There is a diary currently at the top of the rec list written by NBBooks titled "WalMart execs panicking over lousy sales.” The diarist's key conclusion:
Don't count on the geniuses running WalMart to figure out the problem anytime soon. Rather than looking at how the meager pay of millions of working Americans, the execs are blaming the expiration of the payroll-tax break on Dec. 31. The Bloomberg report noted that "For a person making $40,000 a year, that is about $15 a week." $15 a week is wrecking WalMart? Really? Or is it the fact that nearly one in every five U.S. households earns less than $20,000 a year?I have no desire to criticize the intent of the diary, but I think that analysis is wrong, from both a purely logical and a political standpoint. Most importantly, it misses a golden opportunity.

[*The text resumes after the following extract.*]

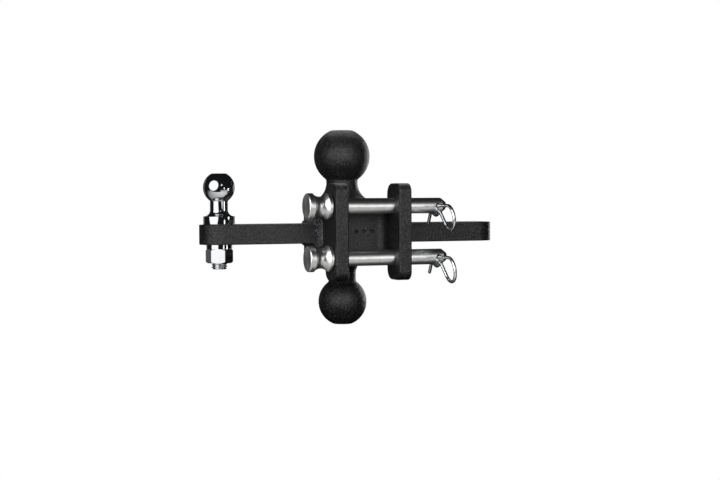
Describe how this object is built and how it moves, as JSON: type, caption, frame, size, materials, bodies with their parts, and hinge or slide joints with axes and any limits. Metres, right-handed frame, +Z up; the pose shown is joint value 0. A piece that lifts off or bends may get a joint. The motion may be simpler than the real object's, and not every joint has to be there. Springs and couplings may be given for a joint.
{
  "type": "dual tow ball hitch",
  "caption": "Forged dual tow ball with a clevis, two clevis pins held by spring clips, welded sway-control tabs and a small sway-control ball.",
  "frame": {"origin": "centre of the clevis web face, midway between the two pins, where the drop hitch's shank seats", "axes": "+X towards the tab with the empty hole, across the vehicle; +Y from the shank into the body, away from the vehicle; +Z up"},
  "size_m": [0.3194, 0.1636, 0.2036],
  "materials": {
    "black_powder_coat": "fine-textured satin black powder coat over forged steel",
    "chrome_plate": "bright chrome plating",
    "turned_steel": "turned and lightly polished stainless steel",
    "zinc_wire": "bright zinc-plated spring wire"
  },
  "bodies": {
    "hitch": {"ball_mount_body": "black_powder_coat", "left_sway_tab": "black_powder_coat", "right_sway_tab": "black_powder_coat", "left_tab_weld": "black_powder_coat", "right_tab_weld": "black_powder_coat", "sway_ball": "chrome_plate", "lock_washer": "chrome_plate", "hex_nut": "chrome_plate"},
    "upper_pin": {"upper_pin": "turned_steel"},
    "upper_clip": {"upper_pin_clip": "zinc_wire"},
    "lower_pin": {"lower_pin": "turned_steel"},
    "lower_clip": {"lower_pin_clip": "zinc_wire"}
  },
  "joints": [
    {"name": "upper_pin_slide", "type": "slide", "parent": "hitch", "child": "upper_pin", "axis": [-1, 0, 0], "range_m": [0, 0.0298]},
    {"name": "upper_clip_pull", "type": "slide", "parent": "upper_pin", "child": "upper_clip", "axis": [0, -1, 0], "range_m": [0, 0.06], "deforming": ["upper_pin_clip"]},
    {"name": "lower_pin_slide", "type": "slide", "parent": "hitch", "child": "lower_pin", "axis": [-1, 0, 0], "range_m": [0, 0.0298]},
    {"name": "lower_clip_pull", "type": "slide", "parent": "lower_pin", "child": "lower_clip", "axis": [0, -1, 0], "range_m": [0, 0.06], "deforming": ["lower_pin_clip"]}
  ]
}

The 2% increase in payroll taxes that went into effect the beginning of this year hit low earners proportionally harder than any other economic demographic. Their rent didn't change. Their other mandatory expenses didn't change. They still have to pay their utility bills, their car payments and/or other transportation costs, and medical insurance if they have any. These aren't optional expenses for most people.
Many within that economic demographic spend a high percentage of whatever remains of their meager paychecks at Walmart. If what remains is only a couple hundred bucks a month, and the payroll tax increase cut their paycheck by $15 a week, that's 7.5% less they have to spend. At Walmart. Which can very logically translate into a "sales disaster" for Walmart.
This should be much more than an opportunity to criticize Walmart for their lousy business practice of paying low wages. It is a golden opportunity to use as evidence that the increase in the minimum wage proposed by President Obama in his SOTU address is not only good for low earning taxpayers, but would also be a tremendous benefit to Walmart and other retailers.
If a 2% increase in payroll taxes produces a "sales disaster", a 24% increase in the federal minimum wage from $7.25 to $9.00 should produce a "sales explosion.” The burden of additional costs for higher wages Walmart would have to pay their thousands of employees would be more than offset by the millions of minimum wage workers with increased resources to spend in their stores.
Liberals should embrace Walmart's explanation for their sales drop, not dismiss it. It is precisely the proof needed to encourage fair wages.